-- Start of INPUT FOR THIS TASK --

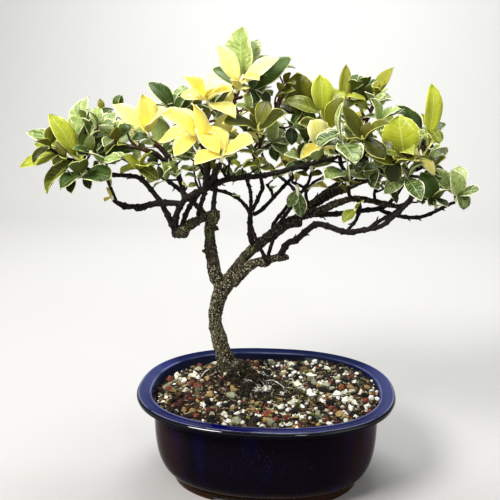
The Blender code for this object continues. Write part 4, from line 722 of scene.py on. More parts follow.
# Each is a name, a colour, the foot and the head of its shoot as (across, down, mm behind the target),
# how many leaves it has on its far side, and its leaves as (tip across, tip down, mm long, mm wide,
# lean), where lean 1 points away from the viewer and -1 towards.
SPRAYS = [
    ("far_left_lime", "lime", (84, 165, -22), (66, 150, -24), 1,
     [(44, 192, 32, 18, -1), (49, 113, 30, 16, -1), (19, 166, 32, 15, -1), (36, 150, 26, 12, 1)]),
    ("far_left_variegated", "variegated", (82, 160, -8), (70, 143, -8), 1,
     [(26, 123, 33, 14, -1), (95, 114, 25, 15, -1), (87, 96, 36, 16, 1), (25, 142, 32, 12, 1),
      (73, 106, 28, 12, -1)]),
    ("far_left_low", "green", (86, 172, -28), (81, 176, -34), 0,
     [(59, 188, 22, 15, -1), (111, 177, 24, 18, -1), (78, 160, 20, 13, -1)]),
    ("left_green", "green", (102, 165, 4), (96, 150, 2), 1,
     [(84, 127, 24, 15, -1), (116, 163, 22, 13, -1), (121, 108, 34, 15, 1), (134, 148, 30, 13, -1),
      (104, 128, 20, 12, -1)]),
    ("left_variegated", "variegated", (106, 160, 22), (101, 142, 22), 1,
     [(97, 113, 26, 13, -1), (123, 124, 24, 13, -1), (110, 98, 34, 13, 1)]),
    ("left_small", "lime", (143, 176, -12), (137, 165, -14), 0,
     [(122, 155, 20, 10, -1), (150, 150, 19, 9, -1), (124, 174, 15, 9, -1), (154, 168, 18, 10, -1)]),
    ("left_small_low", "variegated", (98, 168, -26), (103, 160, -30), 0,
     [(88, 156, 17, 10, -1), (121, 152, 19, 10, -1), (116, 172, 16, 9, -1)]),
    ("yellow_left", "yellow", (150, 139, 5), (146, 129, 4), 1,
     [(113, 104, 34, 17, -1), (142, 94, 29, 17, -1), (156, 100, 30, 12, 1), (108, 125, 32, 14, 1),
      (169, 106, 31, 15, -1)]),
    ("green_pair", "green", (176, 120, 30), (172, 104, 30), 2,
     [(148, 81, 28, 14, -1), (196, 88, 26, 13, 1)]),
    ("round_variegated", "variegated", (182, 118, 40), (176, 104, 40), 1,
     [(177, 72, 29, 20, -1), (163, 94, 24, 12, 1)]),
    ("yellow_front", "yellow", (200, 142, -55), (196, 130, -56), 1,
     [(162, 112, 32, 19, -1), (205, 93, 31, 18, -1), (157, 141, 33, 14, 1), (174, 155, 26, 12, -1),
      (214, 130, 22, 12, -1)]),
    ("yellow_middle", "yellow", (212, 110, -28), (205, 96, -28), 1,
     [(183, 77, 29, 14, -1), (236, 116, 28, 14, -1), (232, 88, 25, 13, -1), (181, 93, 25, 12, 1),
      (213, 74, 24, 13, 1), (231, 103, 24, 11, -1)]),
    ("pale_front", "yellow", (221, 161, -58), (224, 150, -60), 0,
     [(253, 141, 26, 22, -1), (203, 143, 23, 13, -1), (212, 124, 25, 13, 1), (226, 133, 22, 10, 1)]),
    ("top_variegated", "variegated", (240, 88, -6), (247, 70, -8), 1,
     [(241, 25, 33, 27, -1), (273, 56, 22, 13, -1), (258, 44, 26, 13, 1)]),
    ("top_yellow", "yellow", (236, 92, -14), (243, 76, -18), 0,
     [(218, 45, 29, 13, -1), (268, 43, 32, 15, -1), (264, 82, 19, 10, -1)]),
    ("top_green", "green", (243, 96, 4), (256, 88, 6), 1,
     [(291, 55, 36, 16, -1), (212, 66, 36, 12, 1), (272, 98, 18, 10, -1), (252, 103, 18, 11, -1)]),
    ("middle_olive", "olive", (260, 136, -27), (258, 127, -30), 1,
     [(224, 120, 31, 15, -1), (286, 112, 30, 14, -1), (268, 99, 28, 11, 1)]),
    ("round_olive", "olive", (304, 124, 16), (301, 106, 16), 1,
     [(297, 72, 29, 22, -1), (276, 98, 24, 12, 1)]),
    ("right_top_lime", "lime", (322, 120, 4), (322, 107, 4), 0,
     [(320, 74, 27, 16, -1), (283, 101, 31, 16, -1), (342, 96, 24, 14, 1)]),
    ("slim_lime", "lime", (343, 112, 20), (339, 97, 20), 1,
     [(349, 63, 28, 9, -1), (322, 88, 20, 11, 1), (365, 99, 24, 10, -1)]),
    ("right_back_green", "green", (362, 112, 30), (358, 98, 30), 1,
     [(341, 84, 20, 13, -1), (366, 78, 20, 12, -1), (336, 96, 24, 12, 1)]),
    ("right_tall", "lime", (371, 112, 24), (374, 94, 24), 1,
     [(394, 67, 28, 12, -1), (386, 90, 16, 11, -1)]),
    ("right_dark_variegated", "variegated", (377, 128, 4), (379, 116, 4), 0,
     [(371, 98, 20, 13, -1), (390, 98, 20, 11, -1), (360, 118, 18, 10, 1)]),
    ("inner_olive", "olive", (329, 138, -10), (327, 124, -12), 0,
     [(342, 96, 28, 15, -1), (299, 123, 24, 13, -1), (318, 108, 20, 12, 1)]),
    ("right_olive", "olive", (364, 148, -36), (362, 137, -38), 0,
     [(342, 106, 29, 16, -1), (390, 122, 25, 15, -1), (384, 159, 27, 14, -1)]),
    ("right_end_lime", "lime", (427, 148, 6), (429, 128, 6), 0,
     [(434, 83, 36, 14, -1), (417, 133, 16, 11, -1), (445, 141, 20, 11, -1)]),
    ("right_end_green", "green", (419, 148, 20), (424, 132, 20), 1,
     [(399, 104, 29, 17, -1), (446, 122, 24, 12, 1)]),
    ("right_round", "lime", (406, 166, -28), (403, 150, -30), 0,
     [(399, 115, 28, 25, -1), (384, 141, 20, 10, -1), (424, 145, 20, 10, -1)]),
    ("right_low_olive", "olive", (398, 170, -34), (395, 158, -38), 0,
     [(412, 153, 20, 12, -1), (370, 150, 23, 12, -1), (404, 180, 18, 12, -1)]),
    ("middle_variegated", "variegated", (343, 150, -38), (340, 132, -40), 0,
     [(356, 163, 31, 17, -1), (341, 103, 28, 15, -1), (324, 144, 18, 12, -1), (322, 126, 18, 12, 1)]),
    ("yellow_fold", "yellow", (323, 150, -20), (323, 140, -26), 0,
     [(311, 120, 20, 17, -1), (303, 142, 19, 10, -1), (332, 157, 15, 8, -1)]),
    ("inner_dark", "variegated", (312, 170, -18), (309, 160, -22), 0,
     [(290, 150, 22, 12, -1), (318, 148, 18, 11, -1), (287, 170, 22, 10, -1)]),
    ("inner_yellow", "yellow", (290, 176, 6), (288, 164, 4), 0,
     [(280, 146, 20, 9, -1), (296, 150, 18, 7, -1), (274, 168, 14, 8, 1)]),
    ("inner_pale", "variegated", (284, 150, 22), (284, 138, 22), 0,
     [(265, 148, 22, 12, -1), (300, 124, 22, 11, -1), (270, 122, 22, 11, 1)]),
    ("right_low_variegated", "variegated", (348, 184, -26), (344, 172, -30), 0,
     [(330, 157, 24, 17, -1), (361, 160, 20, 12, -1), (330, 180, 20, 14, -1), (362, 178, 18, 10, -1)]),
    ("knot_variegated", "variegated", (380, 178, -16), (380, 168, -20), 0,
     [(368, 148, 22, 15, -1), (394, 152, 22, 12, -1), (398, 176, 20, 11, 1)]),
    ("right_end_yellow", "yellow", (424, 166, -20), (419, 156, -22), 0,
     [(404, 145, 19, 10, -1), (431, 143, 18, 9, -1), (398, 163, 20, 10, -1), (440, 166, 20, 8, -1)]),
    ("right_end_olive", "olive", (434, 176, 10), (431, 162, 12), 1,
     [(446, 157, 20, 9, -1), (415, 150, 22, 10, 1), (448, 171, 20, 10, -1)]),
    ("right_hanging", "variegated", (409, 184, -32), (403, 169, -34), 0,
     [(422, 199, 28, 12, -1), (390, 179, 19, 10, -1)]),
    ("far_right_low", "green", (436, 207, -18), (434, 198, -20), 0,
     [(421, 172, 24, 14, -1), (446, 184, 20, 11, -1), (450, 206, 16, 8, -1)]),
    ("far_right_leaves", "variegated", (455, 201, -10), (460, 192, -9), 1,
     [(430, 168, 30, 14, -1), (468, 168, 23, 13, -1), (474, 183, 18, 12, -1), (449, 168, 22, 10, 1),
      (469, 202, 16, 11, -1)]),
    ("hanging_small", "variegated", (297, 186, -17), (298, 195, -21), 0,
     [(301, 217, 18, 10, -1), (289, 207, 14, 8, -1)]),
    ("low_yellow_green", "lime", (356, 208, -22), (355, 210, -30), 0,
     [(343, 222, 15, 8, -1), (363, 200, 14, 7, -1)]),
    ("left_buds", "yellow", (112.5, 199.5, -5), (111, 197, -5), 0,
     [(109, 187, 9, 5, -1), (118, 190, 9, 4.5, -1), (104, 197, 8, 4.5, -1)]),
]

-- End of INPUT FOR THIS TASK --
-- Start of INPUT FOR THIS TASK --

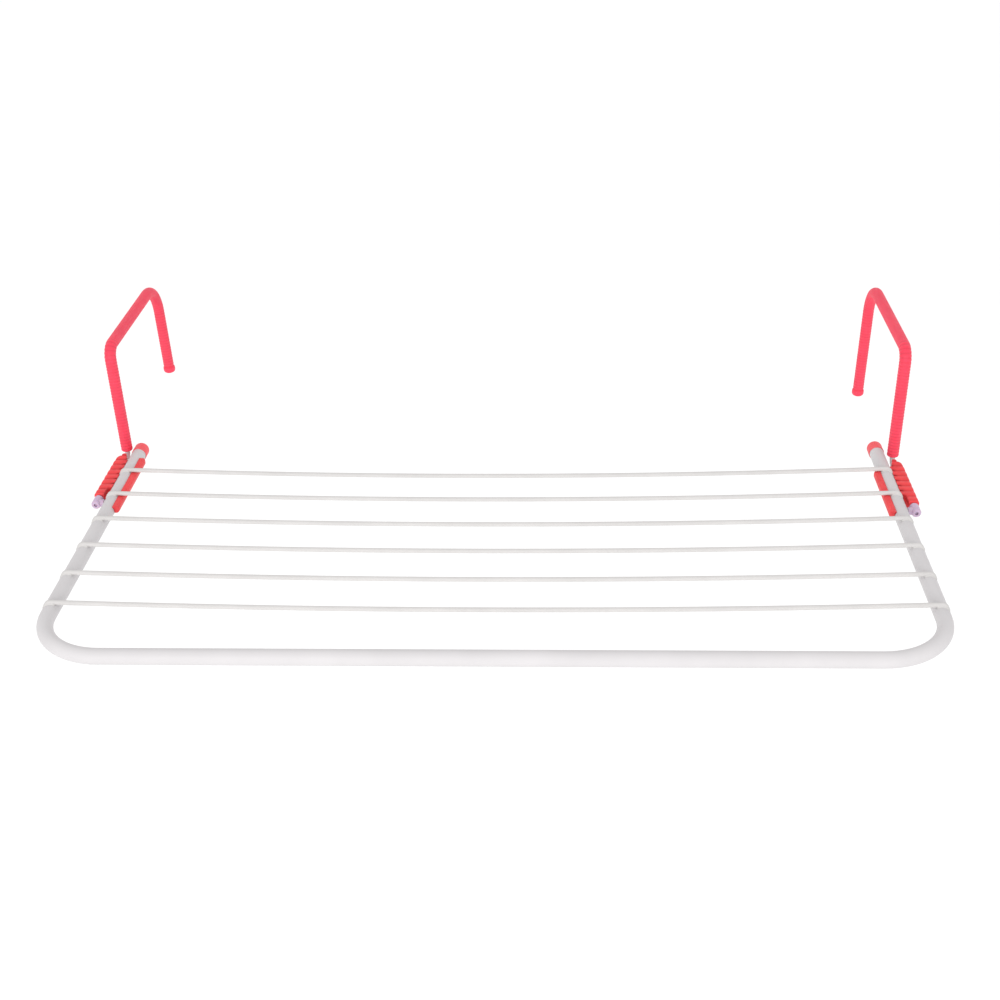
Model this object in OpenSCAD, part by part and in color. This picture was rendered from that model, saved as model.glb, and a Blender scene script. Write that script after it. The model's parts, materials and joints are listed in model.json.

-- End of INPUT FOR THIS TASK --

▸ **GOAL**: Copy out all lines where the word "part" appears.

▸ **ANSWER**:
The Blender code for this object continues. Write part 4, from line 722 of scene.py on. More parts follow.
Model this object in OpenSCAD, part by part and in color. This picture was rendered from that model, saved as model.glb, and a Blender scene script. Write that script after it. The model's parts, materials and joints are listed in model.json.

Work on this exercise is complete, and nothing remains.